▶ SHORT PROBLEM:
Tally the lines that contain the string "points" and state that total without comment.
# # # # # # #
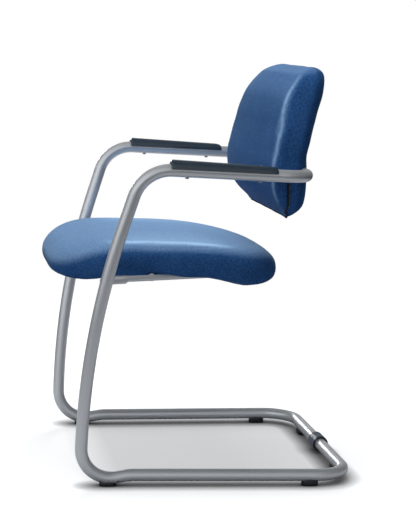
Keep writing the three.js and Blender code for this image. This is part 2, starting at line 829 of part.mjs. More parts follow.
function boardSlab(frontFace, rearFace, rim) {
  const outline = [...boardFaceLine(frontFace), ...boardFaceLine(rearFace).reverse()];
  const right = [];
  for (const [level, width] of backLevelShares) {
    const height = backBottomHeight + rim + (backHeight - 2 * rim) * level;
    right.push(new THREE.Vector2(backHalfWidth * width - rim, height));
  }
  const left = right.map((point) => new THREE.Vector2(-point.x, point.y)).reverse();
  const face = new THREE.ExtrudeGeometry(new THREE.Shape([...right, ...left]), {
    depth: backDepth * 2,
    bevelEnabled: false,
  });
  face.rotateX(Math.PI / 2);
  face.translate(0, backFrontSetback + backDepth * 2, 0);
  return acrossPrism(outline, backHalfWidth + cutOverrun).intersect(toSolid(face));
}

function saddlePlace(side) {
  return new THREE.Vector3(side * saddleHalfSpacing, backBarSetback, backBarHeight);
}

function alongBolt(place, from, to, radius) {
  return rodSolid(
    new THREE.Vector3(place.x, from, place.z),
    new THREE.Vector3(place.x, to, place.z),
    radius,
    boreSides,
  );
}

function saddleBlock(side, clearance) {
  const place = saddlePlace(side);
  const half = new THREE.Vector3(saddleWidth / 2 + clearance, 0, saddleHeight / 2 + clearance);
  const low = place.clone().sub(half);
  low.y = boardRear + touchGap - clearance;
  const high = place.clone().add(half);
  high.y = backBarSetback - touchGap + clearance;
  return boxSolid(low, high);
}

function backSaddle(side) {
  const place = saddlePlace(side);
  const bore = alongBolt(place, boardRear, backBarSetback, boltRadius + touchGap);
  return saddleBlock(side, 0).subtract(frameSpaces.get(side)).subtract(bore);
}

const boltSpaceRadius = boltRadius + touchGap;
const backNutRadius = boltSpaceRadius + teeNutWall;

function backTeeNutForm(side, clearance) {
  const place = saddlePlace(side);
  const flangeRear = boardFront + teeNutFlangeThickness + clearance;
  const barrel = alongBolt(place, boardFront, boardRear - touchGap, backNutRadius + clearance);
  return barrel.add(alongBolt(place, boardFront, flangeRear, teeNutFlangeRadius + clearance));
}

function backTeeNut(side) {
  const bore = alongBolt(saddlePlace(side), boardFront - cutOverrun, boardRear, boltSpaceRadius);
  return backTeeNutForm(side, 0).subtract(bore);
}

const headFront = backBarSetback + tubeRadius + touchGap;

function boltHeadSpace(side) {
  const headRear = headFront + boltHeadHeight + touchGap;
  return alongBolt(saddlePlace(side), backBarSetback, headRear, boltHeadRadius + touchGap);
}

function backBolt(side) {
  const place = saddlePlace(side);
  const shank = alongBolt(place, boardFront + touchGap, headFront + touchGap, boltRadius);
  return shank.add(alongBolt(place, headFront, headFront + boltHeadHeight, boltHeadRadius));
}

function backBoard() {
  let board = boardSlab(boardFront, boardRear, boardRim);
  for (const side of [-1, 1]) {
    const hole = alongBolt(saddlePlace(side), boardFront, boardRear + cutOverrun, backNutRadius + touchGap);
    board = board.subtract(backTeeNutForm(side, touchGap)).subtract(hole);
  }
  return board;
}

// The slit in each side of the cover, below the tube, and the black lining inside it
function slitPrism(width) {
  const top = backBarHeight - tubeRadius;
  const foot = backBottomHeight + slitFootRise;
  const topMiddle = backBarSetback - slitTopAhead;
  const footMiddle = backBarSetback - slitFootAhead;
  return acrossPrism([
    [footMiddle - width / 2, foot],
    [footMiddle + width / 2, foot],
    [topMiddle + width / 2, top],
    [topMiddle - width / 2, top],
  ], backHalfWidth + cutOverrun);
}

const backFoamForm = backForm(coverThickness + touchGap);
const slitSpace = slitPrism(slitWidth).subtract(backForm(-cutOverrun, liningDepth + touchGap));

function tubeHole(side) {
  return frameSpace(side, tubeHoleGap);
}

function frontFoam() {
  const behind = [
    ...boardFaceLine(boardFront - touchGap),
    [backBarSetback + backDepth, backTopHeight + cutOverrun],
    [backBarSetback + backDepth, backBottomHeight - cutOverrun],
  ];
  const prism = acrossPrism(behind.reverse(), backHalfWidth + cutOverrun);
  return backFoamForm.subtract(prism).subtract(slitSpace);
}

function rearFoam() {
  const ahead = [
    ...boardFaceLine(boardFront),
    [backFrontSetback - backDepth, backTopHeight + cutOverrun],
    [backFrontSetback - backDepth, backBottomHeight - cutOverrun],
  ];
  let foam = backFoamForm.subtract(acrossPrism(ahead, backHalfWidth + cutOverrun));
  foam = foam.subtract(boardSlab(boardFront - cutOverrun, boardRear + touchGap, boardRim - touchGap));
  const joint = new THREE.Vector3(touchGap, backBarSetback, backBarHeight);
  const jointEnd = joint.clone().setX(-touchGap);
  foam = foam.subtract(slitSpace).subtract(rodSolid(joint, jointEnd, tubeRadius));
  for (const side of [-1, 1]) {
    foam = foam.subtract(tubeHole(side)).subtract(saddleBlock(side, touchGap)).subtract(boltHeadSpace(side));
  }
  return foam;
}

function backCover() {
  let cover = backForm(0).subtract(backForm(coverThickness)).subtract(slitSpace);
  for (const side of [-1, 1]) cover = cover.subtract(tubeHole(side)).subtract(boltHeadSpace(side));
  return cover;
}

function slitLining(side) {
  const strip = slitPrism(slitWidth - 2 * touchGap);
  const band = strip.intersect(backForm(liningRecess)).subtract(backForm(-cutOverrun, liningDepth));
  const half = side * backHalfWidth;
  const low = new THREE.Vector3(Math.min(half, 0), backFrontSetback, backBottomHeight);
  const high = new THREE.Vector3(Math.max(half, 0), backBarSetback + backDepth, backBarHeight);
  return band.intersect(boxSolid(low, high)).subtract(frameSpaces.get(side));
}

function backHem() {
  const [, width, front, rear] = backLevelShares[0];
  const middle = backFrontSetback + backDepth * ((front + rear) / 2);
  const halfLength = backHalfWidth * width - hemThickness;
  const top = backBottomHeight - touchGap;
  return new THREE.BoxGeometry(2 * halfLength, hemThickness, hemHeight)
    .translate(0, middle, top - hemHeight / 2);
}

// Putting the chair together
const sideNames = new Map([[-1, 'right'], [1, 'left']]);
const supportSpace = joinAll([
  ...[-1, 1].map((side) => toSolid(tubeGeometry(railLines.get(side), railRadius + touchGap, roundSides))),
  barRod(frontBarSetback, railRadius + touchGap),
]);
const seatCover = seatForm(0).subtract(seatForm(coverThickness)).subtract(seatPocket).subtract(supportSpace);

addPiece('floor_joint_sleeve', sleeve(baseLength, runnerHeight), zincSteel);
addPiece('floor_joint_collar', collar(), blackPlastic);
addPiece('back_joint_sleeve', sleeve(backBarSetback, backBarHeight), zincSteel);
addPiece('seat_bar_front', toGeometry(seatBar(frontBarSetback)), steelPaint);
addPiece('seat_bar_rear', toGeometry(seatBar(rearBarSetback)), steelPaint);
addPiece('seat_bottom_shell', toGeometry(seatBottomShell()), blackPlastic);
addPiece('seat_pan', toGeometry(seatPan()), plywood);
addPiece('seat_foam', toGeometry(seatFoamForm.subtract(seatPocket).subtract(supportSpace)), paleFoam);
addPiece('seat_cover', toGeometry(seatCover), blueFabric);
addPiece('back_board', toGeometry(backBoard()), plywood);
addPiece('back_foam_front', toGeometry(frontFoam()), paleFoam);
addPiece('back_foam_rear', toGeometry(rearFoam()), paleFoam);
addPiece('back_cover', toGeometry(backCover()), blueFabric);
addPiece('back_cover_hem', backHem(), navyFabric);

for (const [side, sideName] of sideNames) {
  addPiece(`frame_tube_${sideName}`, toGeometry(frameTube(side)), steelPaint);
  for (const place of glidePlaces(side)) {
    addPiece(`${place.name}_${sideName}`, toGeometry(glide(side, place)), blackPlastic);
  }
  addPiece(`arm_pad_${sideName}`, toGeometry(armPad(side)), slatePlastic);
  for (const place of padScrewPlaces(side)) {
    addPiece(`arm_pad_screw_${place.row}_${sideName}`, padScrew(place.at), zincSteel);
  }
  addPiece(`seat_bracket_${sideName}`, toGeometry(seatBracket(side)), steelPaint);
  addPiece(`seat_rail_${sideName}`, seatRail(side), steelPaint);
  addPiece(`back_saddle_${sideName}`, toGeometry(backSaddle(side)), blackPlastic);
  addPiece(`back_bolt_${sideName}`, toGeometry(backBolt(side)), zincSteel);
  addPiece(`back_tee_nut_${sideName}`, toGeometry(backTeeNut(side)), zincSteel);
  addPiece(`back_slit_lining_${sideName}`, toGeometry(slitLining(side)), blackPlastic);
}
for (const place of seatScrewPlaces) {
  const corner = `${place.row}_${sideNames.get(place.side)}`;
  addPiece(`seat_tab_${corner}`, toGeometry(seatTab(place)), steelPaint);
  addPiece(`seat_screw_${corner}`, seatScrew(place), zincSteel);
  addPiece(`seat_tee_nut_${corner}`, teeNut(place), zincSteel);
}

// The chair stands centred on its origin
const frontReach = supportSetback - seatFrontAhead;
const rearReach = baseLength + tubeRadius + touchGap + collarWall;
chair.position.y = -(frontReach + rearReach) / 2;

export default chair;
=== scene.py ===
from math import asin, ceil, copysign, cos, pi, radians, sin, tan, tau

import bmesh
import bpy
import numpy as np
from mathutils import Matrix, Vector


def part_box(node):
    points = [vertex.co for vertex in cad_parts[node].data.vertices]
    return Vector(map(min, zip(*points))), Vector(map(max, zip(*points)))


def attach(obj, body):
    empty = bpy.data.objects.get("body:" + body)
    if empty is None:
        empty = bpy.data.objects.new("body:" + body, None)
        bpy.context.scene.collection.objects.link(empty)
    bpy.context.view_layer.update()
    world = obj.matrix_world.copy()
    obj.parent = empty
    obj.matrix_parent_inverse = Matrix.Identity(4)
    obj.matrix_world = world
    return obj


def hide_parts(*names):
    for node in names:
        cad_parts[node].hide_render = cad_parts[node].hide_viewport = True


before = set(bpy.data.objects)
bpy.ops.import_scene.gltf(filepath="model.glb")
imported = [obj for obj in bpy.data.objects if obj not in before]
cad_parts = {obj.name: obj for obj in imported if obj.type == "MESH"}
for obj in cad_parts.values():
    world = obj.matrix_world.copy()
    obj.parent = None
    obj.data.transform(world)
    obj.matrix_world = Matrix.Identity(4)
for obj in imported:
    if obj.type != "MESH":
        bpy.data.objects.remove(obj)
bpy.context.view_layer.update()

scene = bpy.context.scene

# Camera. A studio camera stands at the sitter's left, nearly side on and a little above the seat,
# with a long lens, no shift and a small roll. Its frame is 520 pixels high.
frame_height_px = 520
focal_length_px = 1571.8
film_height = 24
camera_place = Vector((3.2873, -0.5900, 0.9025))
yaw, pitch, roll = 0.188, 0.142, 0.0438

sight = Vector((-cos(yaw) * cos(pitch), sin(yaw) * cos(pitch), -sin(pitch)))
level_right = sight.cross(Vector((0, 0, 1))).normalized()
level_up = level_right.cross(sight)
camera_right = cos(roll) * level_right + sin(roll) * level_up
camera_up = cos(roll) * level_up - sin(roll) * level_right
lens = bpy.data.cameras.new("studio_camera")
lens.sensor_fit = "VERTICAL"
lens.sensor_height = film_height
lens.lens = film_height * focal_length_px / frame_height_px
camera = bpy.data.objects.new("studio_camera", lens)
camera_axes = Matrix((camera_right, camera_up, -sight)).transposed()
camera.matrix_world = Matrix.Translation(camera_place) @ camera_axes.to_4x4()
scene.collection.objects.link(camera)
scene.camera = camera


# Studio. A white sweep under two soft boxes overhead, with a low rim light at the chair's right and a
# box there that only glints in the coat, in a dim room that is bright at the chair's left and front.
# For the camera the sweep has painted shade close to the tubes and a painted shadow, a plain grey, inside the
# loop.
def sum_of(operation, turned=False):
    def add_node(self, other):
        pair = {0: other, 1: self} if turned else {0: self, 1: other}
        return self.finish.math(operation, pair)
    return add_node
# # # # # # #
▶ PROBLEM SOLUTION:
2